What is RPM and why does it matter?
RPM stands for revenue per mille, or revenue per thousand pageviews. It is the primary metric publishers use to measure how efficiently their traffic is converting to ad revenue. A flat or declining RPM is often a sign that your ad setup is underperforming, even if your traffic is stable or growing.
What is the difference between a performance guarantee and revenue share?
A performance guarantee is a short-term commitment from an ad network promising a specific revenue lift, typically for the first 90 days after switching. Revenue share is the percentage of ad revenue you keep long-term. Guarantees are temporary. Revenue share determines your earnings for as long as you stay with that network. Mediavine Premiere publishers keep 90% of revenue their sites generate.
What is MFA inventory and why does it affect publisher revenue?
MFA stands for “Made for Advertising,” which is low-quality sites built to generate ad impressions rather than serve real readers. When advertisers find MFA sites in a network, it erodes trust in that network’s inventory overall.

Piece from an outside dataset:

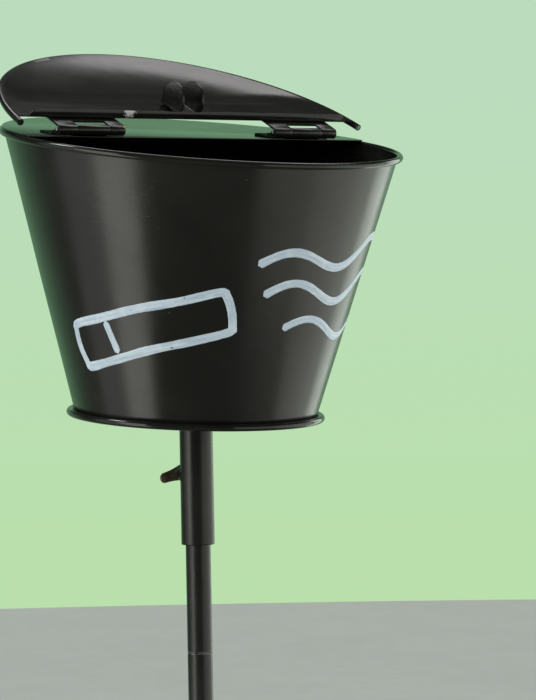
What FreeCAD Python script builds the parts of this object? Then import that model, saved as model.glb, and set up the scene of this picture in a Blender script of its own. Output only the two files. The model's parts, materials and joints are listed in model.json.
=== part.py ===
import FreeCAD, Part
import math
import os

# Ashtray bin: a tapered sheet steel bucket with a half-round hinged lid, on a pole with a round foot.
# Millimetres. Z is up, -Y is the front, the origin is on the floor under the pole.

Vector = FreeCAD.Vector
Placement = FreeCAD.Placement
Rotation = FreeCAD.Rotation

# Clearances
face_gap = 0.3            # between curved faces that move past each other, and at seats
running_gap = 0.06        # radial, a shaft that turns or slides in its hole
snug_gap = 0.03           # radial, a shaft that is fixed in its hole
sheet = 0.7               # every sheet metal wall
roll_overlap = 0.42       # how far a sheet runs into its rolled edge
past = 400.0              # reaches past the whole part, for the blocks that only cut

# Foot
base_radius = 150.0
base_thickness = 6.0
base_chamfer = 1.0
foot_radius = 12.0
foot_height = 3.0
foot_circle = 125.0       # radius of the circle that the four pads lie on
collar_flange_radius = 32.0
collar_flange_thickness = 5.0
collar_radius = 14.0
collar_height = 35.0
collar_screw_radius = 2.5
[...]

Mediavine has zero MFA publishers, which means advertisers compete more aggressively for Mediavine inventory, driving higher CPMs for every publisher in the network.
What is server-to-server bidding?
Server-to-server bidding is a faster, more secure method of running programmatic ad auctions. Unlike traditional header bidding, which runs in the browser and can slow page load times, server-to-server bidding happens off the page. Mediavine builds and owns this technology in-house, which means improvements go directly to publisher revenue without a third party taking a cut.
How long does Mediavine onboarding take?
Mediavine’s onboarding is built for speed. From the moment a publisher is approved, they have access to Mediavine’s full ad technology stack and dashboard. Publishers above Mediavine Official are also assigned a dedicated account manager from day one.